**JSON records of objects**
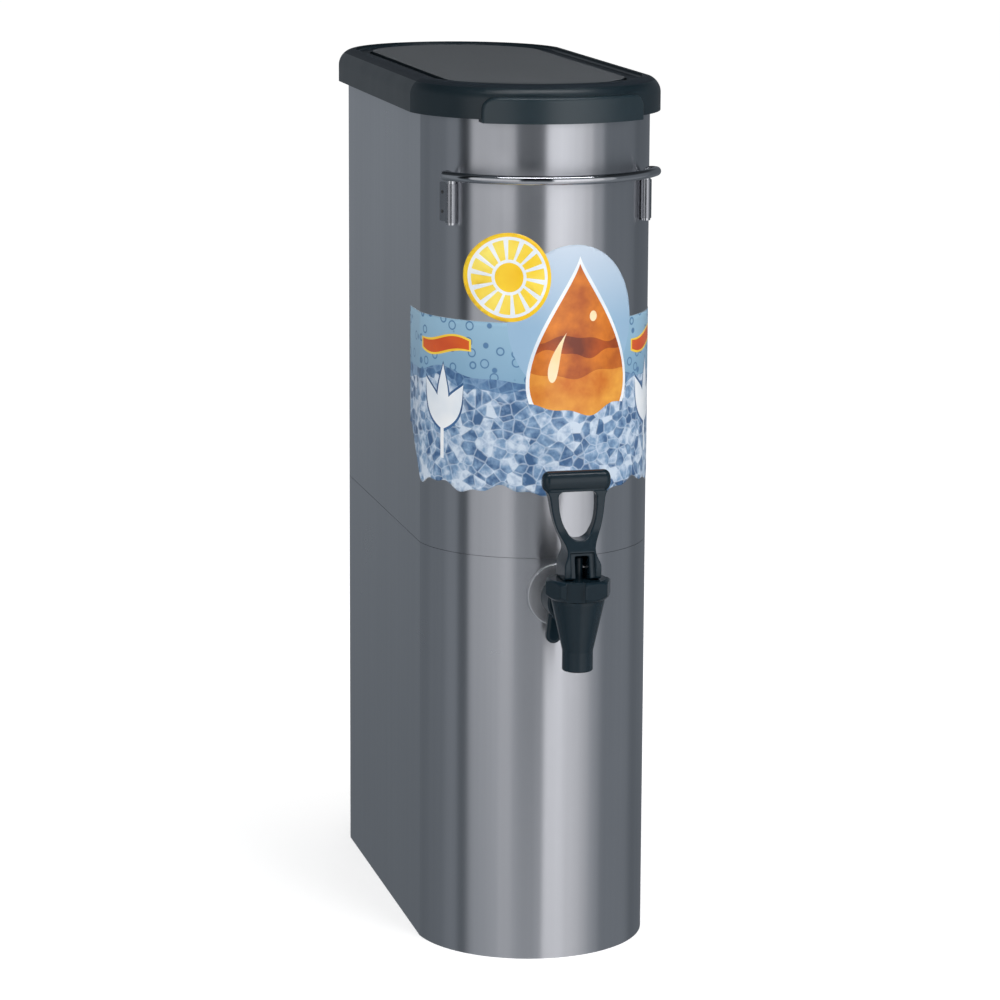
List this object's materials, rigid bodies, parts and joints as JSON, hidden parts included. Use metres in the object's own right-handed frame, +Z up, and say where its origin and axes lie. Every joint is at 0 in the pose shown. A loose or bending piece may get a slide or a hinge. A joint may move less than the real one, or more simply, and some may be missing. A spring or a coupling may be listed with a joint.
{
  "type": "iced tea dispenser",
  "caption": "Narrow free-standing stainless iced tea dispenser with a lift-off moulded lid, a wire carrying handle and a front lever tap held by a wing nut.",
  "frame": {"origin": "on the standing surface, at the centre of the overall footprint, tap included", "axes": "+Z up, -Y towards the tap and the user, +X to the right of someone facing the tap"},
  "size_m": [0.1744, 0.4674, 0.6016],
  "materials": {
    "stainless": "fine grain, satin",
    "stainless_inside": "mill finish",
    "bright_wire": "polished",
    "clip_sheet": "satin",
    "lid_plastic": "satin moulded, fine grain on the panel",
    "label_film": "printed film, semi-gloss",
    "tap_plastic": "semi-gloss moulded",
    "silicone": "translucent silicone",
    "spring_wire": "drawn"
  },
  "bodies": {
    "dispenser": {"tank_shell": "stainless", "base_shell": "stainless", "tank_floor": "stainless_inside", "front_label": "label_film", "carry_handle": "bright_wire", "left_handle_clip": "clip_sheet", "right_handle_clip": "clip_sheet", "spigot_flange": "stainless", "spigot_stub": "stainless_inside", "stub_gasket": "silicone", "stub_nut": "stainless_inside", "shank_washer": "silicone", "tap_body": "tap_plastic", "bonnet": "tap_plastic", "seat_cup": "silicone", "closing_spring": "spring_wire"},
    "lid": {"lid": "lid_plastic"},
    "stem": {"stem": "tap_plastic", "handle_pin": "spring_wire"},
    "lever": {"tap_handle": "tap_plastic"},
    "wing_nut": {"wing_nut": "tap_plastic"}
  },
  "joints": [
    {"name": "lid_lift", "type": "slide", "parent": "dispenser", "child": "lid", "axis": [0, 0, 1], "range_m": [0, 0.1]},
    {"name": "stem_lift", "type": "slide", "parent": "dispenser", "child": "stem", "axis": [0, 0, 1], "range_m": [0, 0.0045], "deforming": ["closing_spring", "seat_cup"]},
    {"name": "lever_tilt", "type": "hinge", "parent": "stem", "child": "lever", "pos_m": [0, -0.2113, 0.2874], "axis": [1, 0, 0], "range_deg": [0, 35], "stiffness_Nm_per_rad": 0.4, "springref_deg": -22.92},
    {"name": "wing_nut_turn", "type": "hinge", "parent": "dispenser", "child": "wing_nut", "pos_m": [0, -0.1695, 0.2569], "axis": [0, -1, 0], "continuous": true}
  ],
  "couplings": [
    {"joint": "stem_lift", "follows": "lever_tilt", "m_per_rad": 0.0073667}
  ]
}
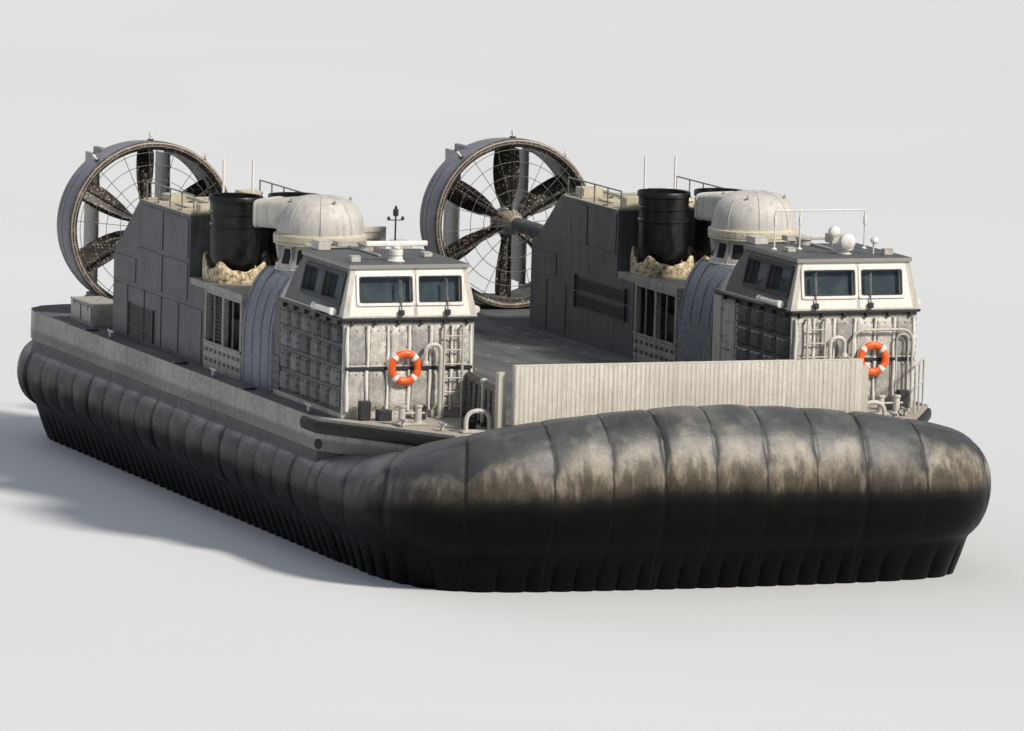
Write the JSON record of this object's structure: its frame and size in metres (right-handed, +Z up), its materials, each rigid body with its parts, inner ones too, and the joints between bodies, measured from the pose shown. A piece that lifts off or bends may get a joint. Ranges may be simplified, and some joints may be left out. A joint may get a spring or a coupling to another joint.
{
  "type": "skirted landing hovercraft",
  "caption": "Skirted landing hovercraft: open cargo deck between side houses, bow and stern ramps, turning thruster nozzles, ducted propellers with rudders.",
  "frame": {"origin": "on the ground under the middle of the craft, at the height of the skirt's hem", "axes": "+X to the bow, +Y to port, +Z up"},
  "size_m": [27.9987, 14.5996, 7.6],
  "materials": {
    "haze_grey_paint": "weathered matt marine paint",
    "pale_grey_paint": "weathered matt marine paint",
    "dark_grey_paint": "weathered matt marine paint",
    "skirt_rubber": "coated fabric, wet at the foot, scuffed",
    "sooted_steel": "sooted satin black",
    "composite_blade": "satin, speckled with salt",
    "tinted_glass": "polished",
    "life_ring_orange": "matt",
    "white_enamel": "gloss enamel",
    "seat_cloth": "woven"
  },
  "bodies": {
    "craft": {"hull": "haze_grey_paint", "bow_skirt": "skirt_rubber", "stern_skirt": "skirt_rubber", "port_side_skirt": "skirt_rubber", "starboard_side_skirt": "skirt_rubber", "keel_bags": "skirt_rubber", "port_bow_fender": "skirt_rubber", "starboard_bow_fender": "skirt_rubber", "port_bow_bulwark": "haze_grey_paint", "starboard_bow_bulwark": "haze_grey_paint", "port_cabin": "pale_grey_paint", "starboard_cabin": "pale_grey_paint", "port_cabin_glass": "tinted_glass", "starboard_cabin_glass": "tinted_glass", "port_cockpit_console": "dark_grey_paint", "starboard_cockpit_console": "dark_grey_paint", "port_cockpit_seats": "seat_cloth", "starboard_cockpit_seats": "seat_cloth", "port_cabin_ladder": "haze_grey_paint", "starboard_cabin_ladder": "haze_grey_paint", "port_life_ring": "life_ring_orange", "starboard_life_ring": "life_ring_orange", "port_fan_casing": "dark_grey_paint", "starboard_fan_casing": "dark_grey_paint", "port_thruster_neck": "pale_grey_paint", "starboard_thruster_neck": "pale_grey_paint", "port_engine_bay": "haze_grey_paint", "starboard_engine_bay": "haze_grey_paint", "port_engines": "dark_grey_paint", "starboard_engines": "dark_grey_paint", "port_inboard_exhaust": "sooted_steel", "port_outboard_exhaust": "sooted_steel", "starboard_inboard_exhaust": "sooted_steel", "starboard_outboard_exhaust": "sooted_steel", "port_intake_house": "dark_grey_paint", "starboard_intake_house": "dark_grey_paint", "port_aft_locker": "haze_grey_paint", "starboard_aft_locker": "haze_grey_paint", "port_propeller_duct": "dark_grey_paint", "starboard_propeller_duct": "dark_grey_paint", "port_whip_aerials": "white_enamel", "starboard_whip_aerials": "white_enamel", "aerial_frame": "white_enamel", "searchlight": "white_enamel", "masthead_pole": "dark_grey_paint", "radar_pedestal": "white_enamel"},
    "bow_ramp": {"bow_ramp": "pale_grey_paint"},
    "stern_ramp": {"stern_ramp": "haze_grey_paint"},
    "port_propeller": {"port_propeller": "composite_blade"},
    "starboard_propeller": {"starboard_propeller": "composite_blade"},
    "port_inboard_rudder": {"port_inboard_rudder": "haze_grey_paint"},
    "port_outboard_rudder": {"port_outboard_rudder": "haze_grey_paint"},
    "starboard_inboard_rudder": {"starboard_inboard_rudder": "haze_grey_paint"},
    "starboard_outboard_rudder": {"starboard_outboard_rudder": "haze_grey_paint"},
    "port_nozzle": {"port_thruster_nozzle": "pale_grey_paint"},
    "starboard_nozzle": {"starboard_thruster_nozzle": "pale_grey_paint"},
    "port_door": {"port_cabin_door": "haze_grey_paint"},
    "starboard_door": {"starboard_cabin_door": "haze_grey_paint"},
    "radar": {"radar_scanner": "white_enamel"}
  },
  "joints": [
    {"name": "bow_ramp_hinge", "type": "hinge", "parent": "craft", "child": "bow_ramp", "pos_m": [11.5, 0, 2.62], "axis": [0, 1, 0], "range_deg": [0, 120], "deforming": ["bow_skirt"]},
    {"name": "stern_ramp_hinge", "type": "hinge", "parent": "craft", "child": "stern_ramp", "pos_m": [-12.95, 0, 2.9], "axis": [0, -1, 0], "range_deg": [0, 110]},
    {"name": "port_propeller_spin", "type": "hinge", "parent": "craft", "child": "port_propeller", "pos_m": [-10.98, 4.583, 5.165], "axis": [1, 0, 0], "continuous": true},
    {"name": "starboard_propeller_spin", "type": "hinge", "parent": "craft", "child": "starboard_propeller", "pos_m": [-10.98, -4.583, 5.165], "axis": [1, 0, 0], "continuous": true},
    {"name": "port_rudders", "type": "hinge", "parent": "craft", "child": "port_inboard_rudder", "pos_m": [-12, 3.703, 5.165], "axis": [0, 0, 1], "range_deg": [-30, 30]},
    {"name": "port_outboard_rudder_link", "type": "hinge", "parent": "craft", "child": "port_outboard_rudder", "pos_m": [-12, 5.463, 5.165], "axis": [0, 0, 1], "range_deg": [-30, 30]},
    {"name": "starboard_rudders", "type": "hinge", "parent": "craft", "child": "starboard_inboard_rudder", "pos_m": [-12, -3.703, 5.165], "axis": [0, 0, 1], "range_deg": [-30, 30]},
    {"name": "starboard_outboard_rudder_link", "type": "hinge", "parent": "craft", "child": "starboard_outboard_rudder", "pos_m": [-12, -5.463, 5.165], "axis": [0, 0, 1], "range_deg": [-30, 30]},
    {"name": "port_nozzle_turn", "type": "hinge", "parent": "craft", "child": "port_nozzle", "pos_m": [2.74, 5.17, 6.22], "axis": [0, 0, 1], "continuous": true},
    {"name": "starboard_nozzle_turn", "type": "hinge", "parent": "craft", "child": "starboard_nozzle", "pos_m": [2.74, -5.17, 6.22], "axis": [0, 0, 1], "continuous": true},
    {"name": "port_door_hinge", "type": "hinge", "parent": "craft", "child": "port_door", "pos_m": [5.335, 3.658, 4.16], "axis": [0, 0, 1], "range_deg": [0, 100]},
    {"name": "starboard_door_hinge", "type": "hinge", "parent": "craft", "child": "starboard_door", "pos_m": [5.335, -3.658, 4.16], "axis": [0, 0, -1], "range_deg": [0, 100]},
    {"name": "radar_spin", "type": "hinge", "parent": "craft", "child": "radar", "pos_m": [7.7, -5.25, 6.65], "axis": [0, 0, 1], "continuous": true}
  ],
  "couplings": [
    {"joint": "port_outboard_rudder_link", "follows": "port_rudders", "ratio": 1},
    {"joint": "starboard_outboard_rudder_link", "follows": "starboard_rudders", "ratio": 1}
  ]
}
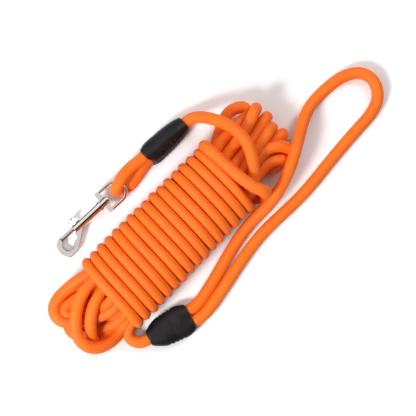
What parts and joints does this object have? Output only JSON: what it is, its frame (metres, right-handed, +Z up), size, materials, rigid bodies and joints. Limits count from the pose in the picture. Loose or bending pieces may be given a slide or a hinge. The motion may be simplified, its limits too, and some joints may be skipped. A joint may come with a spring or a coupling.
{
  "type": "training leash",
  "caption": "Long round-rope training leash wound into a hank, with a hand loop, leather-sleeved splices and a swivel bolt snap.",
  "frame": {"origin": "centre of the bounding box on the plane that the leash lies on", "axes": "+Z up, out of the surface that the leash lies on; +X to the right and +Y away, so that the hank's axis runs at 45 degrees between them and the snap is on the -X side"},
  "size_m": [0.2754, 0.2369, 0.0435],
  "materials": {
    "rope": "braided polypropylene rope, slightly shiny",
    "leather": "smooth black leather with a soft sheen",
    "thread": "waxed black thread",
    "snap_metal": "bright nickel plating",
    "bolt_metal": "bright nickel plating",
    "spring_steel": "plain spring wire"
  },
  "bodies": {
    "root": {"clip_lead": "rope", "clip_loop": "rope", "clip_sleeve_back": "leather", "clip_sleeve_front": "leather", "clip_splice": "rope", "clip_stitches": "thread", "clip_whipping": "thread", "handle_lead": "rope", "handle_loop": "rope", "handle_sleeve_back": "leather", "handle_sleeve_front": "leather", "handle_splice": "rope", "handle_stitches": "thread", "handle_whipping": "thread", "hank_core": "rope", "hank_wraps": "rope", "lower_bights": "rope", "upper_bights": "rope"},
    "ring": {"swivel_ring": "snap_metal"},
    "snap": {"snap_body": "snap_metal", "swivel_pin": "snap_metal", "swivel_washer": "snap_metal", "bolt_spring": "spring_steel"},
    "bolt": {"snap_bolt": "bolt_metal", "thumb_knob": "bolt_metal"}
  },
  "joints": [
    {"name": "ring_lift", "type": "hinge", "parent": "root", "child": "ring", "pos_m": [-0.07715, 0.02166, 0.01264], "axis": [-0.6782, 0.7349, 0], "range_deg": [0, 45]},
    {"name": "snap_swivel", "type": "hinge", "parent": "ring", "child": "snap", "pos_m": [-0.0925, 0.0075, 0.01], "axis": [-0.7291, -0.6728, -0.1253], "continuous": true},
    {"name": "bolt_slide", "type": "slide", "parent": "snap", "child": "bolt", "axis": [0.7291, 0.6728, 0.1253], "range_m": [0, 0.0115], "stiffness_N_per_m": 250, "springref_m": -0.006, "deforming": ["bolt_spring"]}
  ]
}
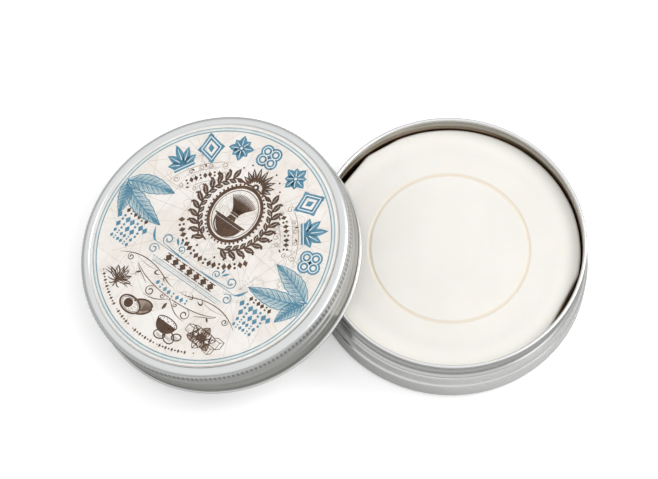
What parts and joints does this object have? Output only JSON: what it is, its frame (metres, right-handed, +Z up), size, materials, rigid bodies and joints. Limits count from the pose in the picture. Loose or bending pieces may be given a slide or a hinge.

**WHAT TO WORK ON**
From the entries above, list each line with "that" in it.

**FINISHED EXERCISE**
Write the JSON record of this object's structure: its frame and size in metres (right-handed, +Z up), its materials, each rigid body with its parts, inner ones too, and the joints between bodies, measured from the pose shown. A piece that lifts off or bends may get a joint. Ranges may be simplified, and some joints may be left out. A joint may get a spring or a coupling to another joint.
  "frame": {"origin": "centre of the bounding box on the plane that the leash lies on", "axes": "+Z up, out of the surface that the leash lies on; +X to the right and +Y away, so that the hank's axis runs at 45 degrees between them and the snap is on the -X side"},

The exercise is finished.